EXERCISE OBJECTIVE: Below are records; please set down exactly the lines from the first through the one containing "SIDE_SEAM, SEAM_DENT, DENT_WIDTH".

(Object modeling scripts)
--------------------

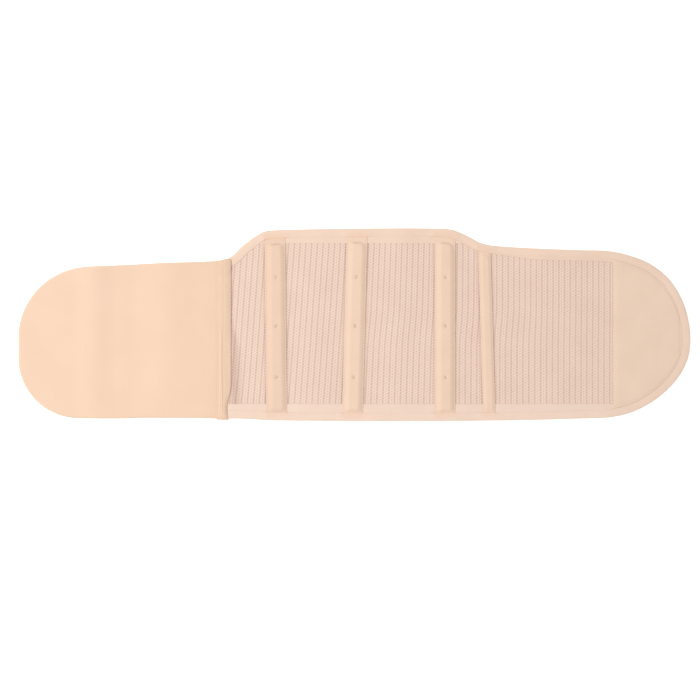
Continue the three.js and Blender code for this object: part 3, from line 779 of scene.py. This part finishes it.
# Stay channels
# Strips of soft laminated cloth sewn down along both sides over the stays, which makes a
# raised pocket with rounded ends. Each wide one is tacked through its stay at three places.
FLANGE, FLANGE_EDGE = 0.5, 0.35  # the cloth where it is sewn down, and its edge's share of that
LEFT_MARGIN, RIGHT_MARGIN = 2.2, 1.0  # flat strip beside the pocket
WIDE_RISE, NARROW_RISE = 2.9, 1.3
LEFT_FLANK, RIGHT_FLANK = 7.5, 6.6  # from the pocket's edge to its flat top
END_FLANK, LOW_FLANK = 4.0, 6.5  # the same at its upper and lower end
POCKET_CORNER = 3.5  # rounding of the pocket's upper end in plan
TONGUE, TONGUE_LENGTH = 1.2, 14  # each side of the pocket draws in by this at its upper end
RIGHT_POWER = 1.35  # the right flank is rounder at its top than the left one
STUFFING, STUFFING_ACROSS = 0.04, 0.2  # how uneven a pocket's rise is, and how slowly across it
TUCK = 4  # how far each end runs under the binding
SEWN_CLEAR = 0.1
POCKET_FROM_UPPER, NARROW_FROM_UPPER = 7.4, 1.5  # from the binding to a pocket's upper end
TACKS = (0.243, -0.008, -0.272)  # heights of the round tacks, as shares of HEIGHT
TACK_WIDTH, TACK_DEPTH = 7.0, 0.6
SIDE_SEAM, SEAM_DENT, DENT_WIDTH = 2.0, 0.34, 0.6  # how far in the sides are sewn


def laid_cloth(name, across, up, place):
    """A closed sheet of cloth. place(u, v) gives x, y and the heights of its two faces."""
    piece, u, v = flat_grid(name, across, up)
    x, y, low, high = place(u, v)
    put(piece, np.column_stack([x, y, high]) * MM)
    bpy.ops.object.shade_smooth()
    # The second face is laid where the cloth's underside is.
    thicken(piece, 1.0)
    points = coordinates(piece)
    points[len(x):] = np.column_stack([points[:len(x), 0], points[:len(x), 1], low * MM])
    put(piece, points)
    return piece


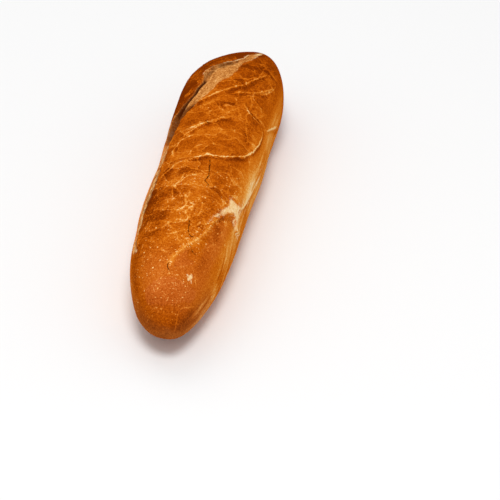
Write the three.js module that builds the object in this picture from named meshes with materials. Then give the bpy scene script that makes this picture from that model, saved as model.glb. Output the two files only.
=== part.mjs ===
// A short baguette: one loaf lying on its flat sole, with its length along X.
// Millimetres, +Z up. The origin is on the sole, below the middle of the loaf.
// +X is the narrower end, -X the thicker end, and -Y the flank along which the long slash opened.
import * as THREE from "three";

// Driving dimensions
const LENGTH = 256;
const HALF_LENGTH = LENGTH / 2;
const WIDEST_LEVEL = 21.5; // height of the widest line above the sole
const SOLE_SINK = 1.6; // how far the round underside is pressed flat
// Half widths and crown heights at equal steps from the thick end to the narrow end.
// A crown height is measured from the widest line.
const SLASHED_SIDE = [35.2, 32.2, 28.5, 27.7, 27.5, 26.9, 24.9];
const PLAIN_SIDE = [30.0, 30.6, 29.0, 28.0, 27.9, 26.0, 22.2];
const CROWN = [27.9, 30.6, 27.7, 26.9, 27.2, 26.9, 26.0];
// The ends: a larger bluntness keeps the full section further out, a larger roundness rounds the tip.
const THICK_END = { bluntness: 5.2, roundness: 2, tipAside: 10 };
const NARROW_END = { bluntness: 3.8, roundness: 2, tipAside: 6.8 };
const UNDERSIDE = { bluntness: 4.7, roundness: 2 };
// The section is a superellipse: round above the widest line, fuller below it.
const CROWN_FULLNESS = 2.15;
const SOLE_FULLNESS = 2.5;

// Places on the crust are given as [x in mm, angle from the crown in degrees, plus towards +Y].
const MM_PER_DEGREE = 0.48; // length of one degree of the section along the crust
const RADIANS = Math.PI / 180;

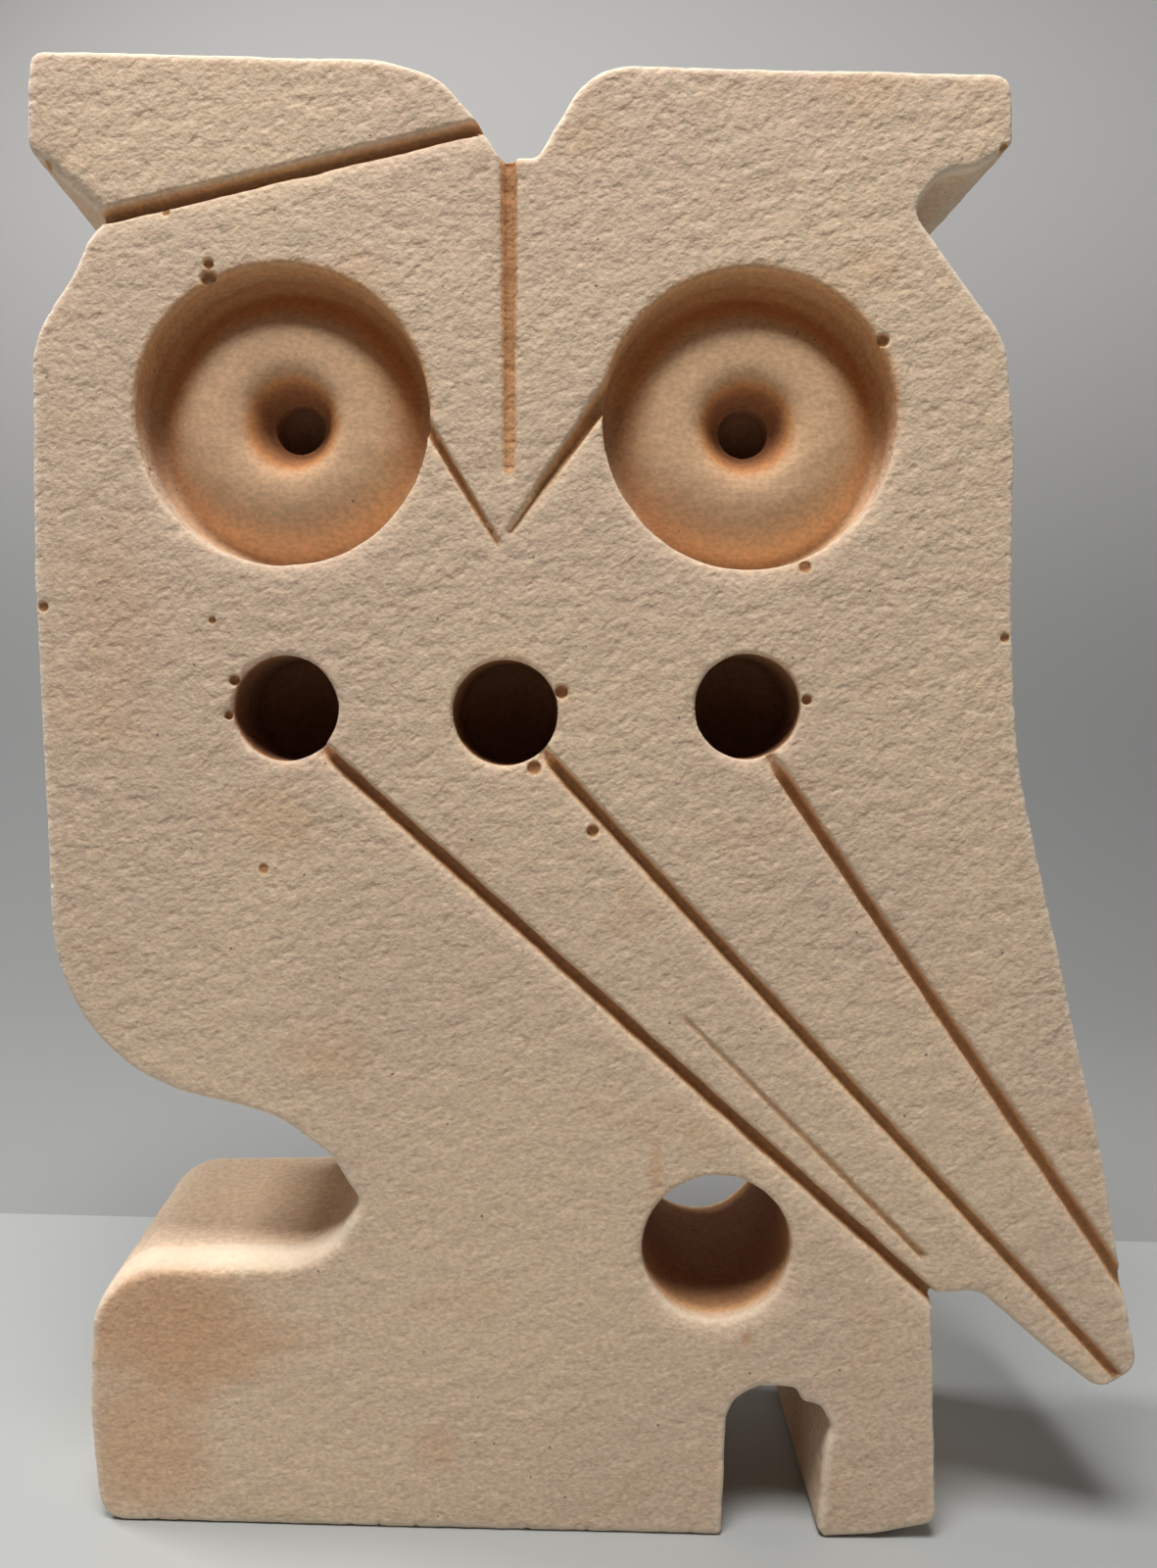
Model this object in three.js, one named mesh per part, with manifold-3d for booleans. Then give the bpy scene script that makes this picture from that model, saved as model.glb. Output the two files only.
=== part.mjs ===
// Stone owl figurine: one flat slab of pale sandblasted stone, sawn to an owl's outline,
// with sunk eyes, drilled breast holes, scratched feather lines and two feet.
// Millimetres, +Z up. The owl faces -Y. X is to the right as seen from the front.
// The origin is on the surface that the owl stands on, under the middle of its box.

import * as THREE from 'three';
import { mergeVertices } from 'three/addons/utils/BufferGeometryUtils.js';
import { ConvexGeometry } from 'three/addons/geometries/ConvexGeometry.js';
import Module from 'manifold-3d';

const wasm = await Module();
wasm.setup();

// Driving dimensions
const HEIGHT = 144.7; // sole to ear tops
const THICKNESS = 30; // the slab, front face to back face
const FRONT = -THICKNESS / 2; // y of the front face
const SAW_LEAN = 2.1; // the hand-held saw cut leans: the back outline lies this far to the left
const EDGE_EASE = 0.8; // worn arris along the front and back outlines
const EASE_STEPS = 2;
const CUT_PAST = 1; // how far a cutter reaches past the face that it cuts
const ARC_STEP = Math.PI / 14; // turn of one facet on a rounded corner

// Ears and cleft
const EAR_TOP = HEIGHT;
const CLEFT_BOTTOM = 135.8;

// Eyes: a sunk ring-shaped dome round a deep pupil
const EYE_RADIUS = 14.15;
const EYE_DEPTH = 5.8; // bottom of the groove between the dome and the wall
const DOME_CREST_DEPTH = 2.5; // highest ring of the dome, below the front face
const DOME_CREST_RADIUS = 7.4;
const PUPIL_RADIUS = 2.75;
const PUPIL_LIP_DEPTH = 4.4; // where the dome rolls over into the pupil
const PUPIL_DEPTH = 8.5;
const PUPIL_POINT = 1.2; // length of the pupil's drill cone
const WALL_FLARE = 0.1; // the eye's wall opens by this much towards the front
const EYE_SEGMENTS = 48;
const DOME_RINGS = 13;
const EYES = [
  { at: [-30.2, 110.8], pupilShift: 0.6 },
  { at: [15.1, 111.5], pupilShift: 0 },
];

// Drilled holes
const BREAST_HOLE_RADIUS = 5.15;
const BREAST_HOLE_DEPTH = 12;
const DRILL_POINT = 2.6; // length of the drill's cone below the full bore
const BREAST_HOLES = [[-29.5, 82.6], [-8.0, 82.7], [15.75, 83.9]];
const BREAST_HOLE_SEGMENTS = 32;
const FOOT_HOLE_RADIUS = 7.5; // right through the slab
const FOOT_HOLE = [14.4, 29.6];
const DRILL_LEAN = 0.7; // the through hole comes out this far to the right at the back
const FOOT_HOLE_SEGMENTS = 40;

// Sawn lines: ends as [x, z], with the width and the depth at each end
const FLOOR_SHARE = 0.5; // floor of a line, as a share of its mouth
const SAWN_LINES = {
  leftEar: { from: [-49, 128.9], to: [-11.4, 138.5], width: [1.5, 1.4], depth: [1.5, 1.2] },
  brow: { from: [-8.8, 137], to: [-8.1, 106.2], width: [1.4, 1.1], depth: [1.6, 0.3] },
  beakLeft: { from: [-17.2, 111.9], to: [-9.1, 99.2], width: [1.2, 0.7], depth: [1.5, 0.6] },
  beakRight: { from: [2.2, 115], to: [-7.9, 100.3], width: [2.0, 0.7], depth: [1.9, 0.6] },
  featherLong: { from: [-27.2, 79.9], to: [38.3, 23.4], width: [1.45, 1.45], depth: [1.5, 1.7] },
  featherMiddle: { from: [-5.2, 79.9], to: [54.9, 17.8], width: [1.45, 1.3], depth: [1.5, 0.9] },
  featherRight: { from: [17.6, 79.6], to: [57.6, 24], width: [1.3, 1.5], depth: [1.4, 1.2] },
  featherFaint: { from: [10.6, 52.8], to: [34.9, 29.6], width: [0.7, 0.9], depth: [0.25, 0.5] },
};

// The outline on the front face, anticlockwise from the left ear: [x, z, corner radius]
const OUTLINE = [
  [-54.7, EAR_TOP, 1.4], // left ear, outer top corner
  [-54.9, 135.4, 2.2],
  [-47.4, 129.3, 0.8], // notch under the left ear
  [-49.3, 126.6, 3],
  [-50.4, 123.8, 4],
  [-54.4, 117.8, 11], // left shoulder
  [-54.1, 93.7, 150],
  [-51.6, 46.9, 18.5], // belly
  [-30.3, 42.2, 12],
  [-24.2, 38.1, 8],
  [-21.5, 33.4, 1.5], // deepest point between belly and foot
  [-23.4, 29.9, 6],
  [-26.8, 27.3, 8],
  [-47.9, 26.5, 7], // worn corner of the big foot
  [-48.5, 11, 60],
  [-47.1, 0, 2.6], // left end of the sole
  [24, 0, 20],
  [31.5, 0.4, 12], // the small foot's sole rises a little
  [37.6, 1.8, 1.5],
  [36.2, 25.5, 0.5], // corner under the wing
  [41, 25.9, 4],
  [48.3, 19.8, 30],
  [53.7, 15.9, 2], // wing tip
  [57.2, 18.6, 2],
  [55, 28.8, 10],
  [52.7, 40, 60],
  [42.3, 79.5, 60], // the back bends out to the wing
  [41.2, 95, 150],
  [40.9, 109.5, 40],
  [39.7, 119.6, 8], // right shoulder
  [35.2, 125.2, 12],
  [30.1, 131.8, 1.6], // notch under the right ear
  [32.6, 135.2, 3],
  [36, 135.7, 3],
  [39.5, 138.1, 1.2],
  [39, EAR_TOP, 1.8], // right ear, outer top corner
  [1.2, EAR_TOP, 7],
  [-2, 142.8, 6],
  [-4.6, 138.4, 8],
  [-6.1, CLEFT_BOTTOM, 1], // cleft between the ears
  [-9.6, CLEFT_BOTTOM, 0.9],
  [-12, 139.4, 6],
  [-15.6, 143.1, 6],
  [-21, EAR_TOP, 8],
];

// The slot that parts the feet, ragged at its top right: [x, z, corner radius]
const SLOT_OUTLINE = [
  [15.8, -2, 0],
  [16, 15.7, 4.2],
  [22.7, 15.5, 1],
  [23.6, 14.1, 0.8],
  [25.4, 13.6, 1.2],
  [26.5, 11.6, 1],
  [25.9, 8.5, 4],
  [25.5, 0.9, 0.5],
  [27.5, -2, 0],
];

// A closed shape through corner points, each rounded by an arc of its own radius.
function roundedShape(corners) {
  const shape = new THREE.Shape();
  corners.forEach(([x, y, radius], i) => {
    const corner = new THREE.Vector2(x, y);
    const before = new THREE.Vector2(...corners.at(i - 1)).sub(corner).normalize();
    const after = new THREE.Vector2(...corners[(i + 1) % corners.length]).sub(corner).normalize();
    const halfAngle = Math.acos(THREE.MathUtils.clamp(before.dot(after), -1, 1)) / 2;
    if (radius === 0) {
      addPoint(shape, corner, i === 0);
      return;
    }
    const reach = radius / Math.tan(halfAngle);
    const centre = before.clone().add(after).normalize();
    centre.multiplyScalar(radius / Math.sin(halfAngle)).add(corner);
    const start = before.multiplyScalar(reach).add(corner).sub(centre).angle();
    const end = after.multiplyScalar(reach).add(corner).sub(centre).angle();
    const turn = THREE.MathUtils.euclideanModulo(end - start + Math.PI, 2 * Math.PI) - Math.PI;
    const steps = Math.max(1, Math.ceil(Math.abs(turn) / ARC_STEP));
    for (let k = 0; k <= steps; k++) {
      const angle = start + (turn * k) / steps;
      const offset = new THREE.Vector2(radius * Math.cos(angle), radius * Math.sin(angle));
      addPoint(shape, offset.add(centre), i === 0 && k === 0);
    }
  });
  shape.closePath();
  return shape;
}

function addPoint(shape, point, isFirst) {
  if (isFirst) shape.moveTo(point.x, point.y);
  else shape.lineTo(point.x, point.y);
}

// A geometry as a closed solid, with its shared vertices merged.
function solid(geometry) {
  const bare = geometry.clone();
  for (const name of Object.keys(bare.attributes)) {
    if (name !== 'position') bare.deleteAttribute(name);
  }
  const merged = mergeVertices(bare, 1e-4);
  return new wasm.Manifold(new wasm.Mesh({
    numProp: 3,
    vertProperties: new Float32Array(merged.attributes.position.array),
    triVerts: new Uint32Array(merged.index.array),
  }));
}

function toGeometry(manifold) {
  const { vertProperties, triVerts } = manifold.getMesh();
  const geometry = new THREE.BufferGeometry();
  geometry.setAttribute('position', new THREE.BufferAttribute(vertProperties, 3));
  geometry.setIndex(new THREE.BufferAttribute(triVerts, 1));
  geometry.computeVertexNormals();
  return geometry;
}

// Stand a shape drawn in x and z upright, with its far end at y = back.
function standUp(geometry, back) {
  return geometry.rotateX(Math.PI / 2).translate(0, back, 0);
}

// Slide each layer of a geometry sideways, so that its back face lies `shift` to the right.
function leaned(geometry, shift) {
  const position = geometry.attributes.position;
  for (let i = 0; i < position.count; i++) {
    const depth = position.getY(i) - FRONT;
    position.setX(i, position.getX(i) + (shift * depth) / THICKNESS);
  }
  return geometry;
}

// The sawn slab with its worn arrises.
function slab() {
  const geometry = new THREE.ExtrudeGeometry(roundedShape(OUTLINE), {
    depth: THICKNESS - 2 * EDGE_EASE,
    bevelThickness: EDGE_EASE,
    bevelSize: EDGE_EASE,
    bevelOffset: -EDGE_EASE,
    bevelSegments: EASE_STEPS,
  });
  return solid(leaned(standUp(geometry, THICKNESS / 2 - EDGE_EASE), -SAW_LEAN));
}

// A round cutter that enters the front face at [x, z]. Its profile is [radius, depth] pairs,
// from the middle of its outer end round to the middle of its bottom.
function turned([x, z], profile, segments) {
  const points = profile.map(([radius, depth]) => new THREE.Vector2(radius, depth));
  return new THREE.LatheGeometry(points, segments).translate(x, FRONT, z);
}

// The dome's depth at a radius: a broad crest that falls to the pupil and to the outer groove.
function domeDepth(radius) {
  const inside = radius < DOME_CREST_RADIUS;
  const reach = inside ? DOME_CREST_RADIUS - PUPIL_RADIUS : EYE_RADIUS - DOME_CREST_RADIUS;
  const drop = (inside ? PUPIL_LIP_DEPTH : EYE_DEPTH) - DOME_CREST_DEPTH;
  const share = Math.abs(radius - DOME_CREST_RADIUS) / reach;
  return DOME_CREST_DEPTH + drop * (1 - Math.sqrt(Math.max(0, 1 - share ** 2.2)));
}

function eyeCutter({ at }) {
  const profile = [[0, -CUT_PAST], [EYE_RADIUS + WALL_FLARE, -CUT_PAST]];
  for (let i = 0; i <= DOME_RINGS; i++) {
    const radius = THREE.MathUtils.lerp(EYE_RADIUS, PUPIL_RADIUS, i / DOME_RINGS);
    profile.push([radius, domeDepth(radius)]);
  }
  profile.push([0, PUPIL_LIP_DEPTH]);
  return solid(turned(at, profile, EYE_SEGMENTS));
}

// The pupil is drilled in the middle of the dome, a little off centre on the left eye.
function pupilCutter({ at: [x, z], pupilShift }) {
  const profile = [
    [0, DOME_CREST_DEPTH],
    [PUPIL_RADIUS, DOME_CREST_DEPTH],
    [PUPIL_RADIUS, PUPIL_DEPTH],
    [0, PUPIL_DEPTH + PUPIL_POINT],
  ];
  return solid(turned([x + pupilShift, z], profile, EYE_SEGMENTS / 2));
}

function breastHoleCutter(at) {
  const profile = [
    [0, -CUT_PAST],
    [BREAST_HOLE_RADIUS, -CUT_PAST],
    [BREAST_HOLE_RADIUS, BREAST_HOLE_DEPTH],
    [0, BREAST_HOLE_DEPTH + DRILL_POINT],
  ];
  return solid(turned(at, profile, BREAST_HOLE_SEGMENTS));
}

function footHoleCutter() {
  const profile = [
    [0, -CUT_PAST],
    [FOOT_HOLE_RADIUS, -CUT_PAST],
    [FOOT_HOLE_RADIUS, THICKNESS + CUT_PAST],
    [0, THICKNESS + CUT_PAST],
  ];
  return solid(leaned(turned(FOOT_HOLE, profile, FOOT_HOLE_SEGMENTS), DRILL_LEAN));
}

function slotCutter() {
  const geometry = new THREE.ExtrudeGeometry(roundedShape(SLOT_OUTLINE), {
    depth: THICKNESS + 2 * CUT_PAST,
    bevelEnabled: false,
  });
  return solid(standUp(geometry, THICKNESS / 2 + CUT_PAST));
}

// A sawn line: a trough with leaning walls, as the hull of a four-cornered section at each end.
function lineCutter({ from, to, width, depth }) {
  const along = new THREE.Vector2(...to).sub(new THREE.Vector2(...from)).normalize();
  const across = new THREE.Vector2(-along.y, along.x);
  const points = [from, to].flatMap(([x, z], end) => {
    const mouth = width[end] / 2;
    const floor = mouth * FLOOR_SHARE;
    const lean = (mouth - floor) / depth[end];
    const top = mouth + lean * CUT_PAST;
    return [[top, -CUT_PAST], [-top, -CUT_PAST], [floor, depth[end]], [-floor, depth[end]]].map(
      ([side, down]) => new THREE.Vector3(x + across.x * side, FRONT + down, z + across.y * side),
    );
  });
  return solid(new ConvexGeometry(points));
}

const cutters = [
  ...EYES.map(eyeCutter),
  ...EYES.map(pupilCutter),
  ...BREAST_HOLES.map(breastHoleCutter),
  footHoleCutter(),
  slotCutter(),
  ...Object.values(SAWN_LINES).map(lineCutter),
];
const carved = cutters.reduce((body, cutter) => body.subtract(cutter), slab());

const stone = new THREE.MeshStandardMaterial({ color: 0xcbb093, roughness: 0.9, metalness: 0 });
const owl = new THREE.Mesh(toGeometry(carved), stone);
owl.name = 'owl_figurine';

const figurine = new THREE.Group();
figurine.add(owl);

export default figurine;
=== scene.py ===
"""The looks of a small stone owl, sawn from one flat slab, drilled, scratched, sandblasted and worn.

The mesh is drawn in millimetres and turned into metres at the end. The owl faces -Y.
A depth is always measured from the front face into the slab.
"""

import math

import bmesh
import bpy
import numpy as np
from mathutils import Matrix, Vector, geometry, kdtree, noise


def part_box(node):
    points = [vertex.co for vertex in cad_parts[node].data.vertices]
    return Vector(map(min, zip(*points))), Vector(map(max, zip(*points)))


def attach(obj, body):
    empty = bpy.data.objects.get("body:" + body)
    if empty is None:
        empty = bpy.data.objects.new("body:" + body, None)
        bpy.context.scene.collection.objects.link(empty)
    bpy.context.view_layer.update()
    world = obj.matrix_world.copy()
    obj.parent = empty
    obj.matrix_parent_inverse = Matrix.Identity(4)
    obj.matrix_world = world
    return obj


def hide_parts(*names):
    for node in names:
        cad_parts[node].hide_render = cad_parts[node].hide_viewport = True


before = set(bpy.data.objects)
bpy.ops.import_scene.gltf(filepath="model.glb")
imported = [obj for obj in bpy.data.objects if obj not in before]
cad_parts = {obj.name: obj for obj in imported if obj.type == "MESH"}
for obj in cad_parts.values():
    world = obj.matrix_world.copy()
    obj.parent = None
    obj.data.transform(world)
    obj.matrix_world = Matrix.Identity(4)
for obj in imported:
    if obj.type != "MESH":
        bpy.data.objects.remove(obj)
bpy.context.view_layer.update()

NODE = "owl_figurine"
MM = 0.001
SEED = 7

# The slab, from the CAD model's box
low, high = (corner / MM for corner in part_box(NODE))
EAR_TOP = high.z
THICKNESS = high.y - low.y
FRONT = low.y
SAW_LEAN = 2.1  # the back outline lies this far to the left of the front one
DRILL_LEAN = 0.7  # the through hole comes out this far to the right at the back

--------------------

RESULT:
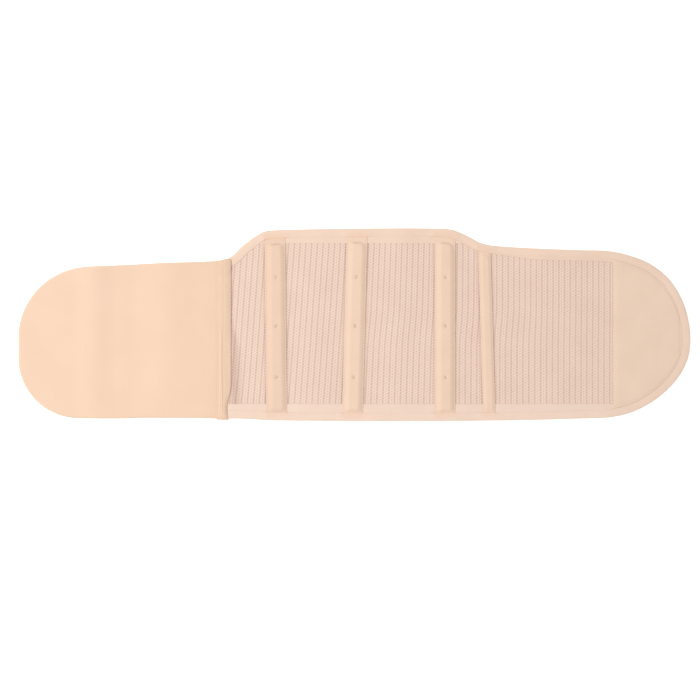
Continue the three.js and Blender code for this object: part 3, from line 779 of scene.py. This part finishes it.
# Stay channels
# Strips of soft laminated cloth sewn down along both sides over the stays, which makes a
# raised pocket with rounded ends. Each wide one is tacked through its stay at three places.
FLANGE, FLANGE_EDGE = 0.5, 0.35  # the cloth where it is sewn down, and its edge's share of that
LEFT_MARGIN, RIGHT_MARGIN = 2.2, 1.0  # flat strip beside the pocket
WIDE_RISE, NARROW_RISE = 2.9, 1.3
LEFT_FLANK, RIGHT_FLANK = 7.5, 6.6  # from the pocket's edge to its flat top
END_FLANK, LOW_FLANK = 4.0, 6.5  # the same at its upper and lower end
POCKET_CORNER = 3.5  # rounding of the pocket's upper end in plan
TONGUE, TONGUE_LENGTH = 1.2, 14  # each side of the pocket draws in by this at its upper end
RIGHT_POWER = 1.35  # the right flank is rounder at its top than the left one
STUFFING, STUFFING_ACROSS = 0.04, 0.2  # how uneven a pocket's rise is, and how slowly across it
TUCK = 4  # how far each end runs under the binding
SEWN_CLEAR = 0.1
POCKET_FROM_UPPER, NARROW_FROM_UPPER = 7.4, 1.5  # from the binding to a pocket's upper end
TACKS = (0.243, -0.008, -0.272)  # heights of the round tacks, as shares of HEIGHT
TACK_WIDTH, TACK_DEPTH = 7.0, 0.6
SIDE_SEAM, SEAM_DENT, DENT_WIDTH = 2.0, 0.34, 0.6  # how far in the sides are sewn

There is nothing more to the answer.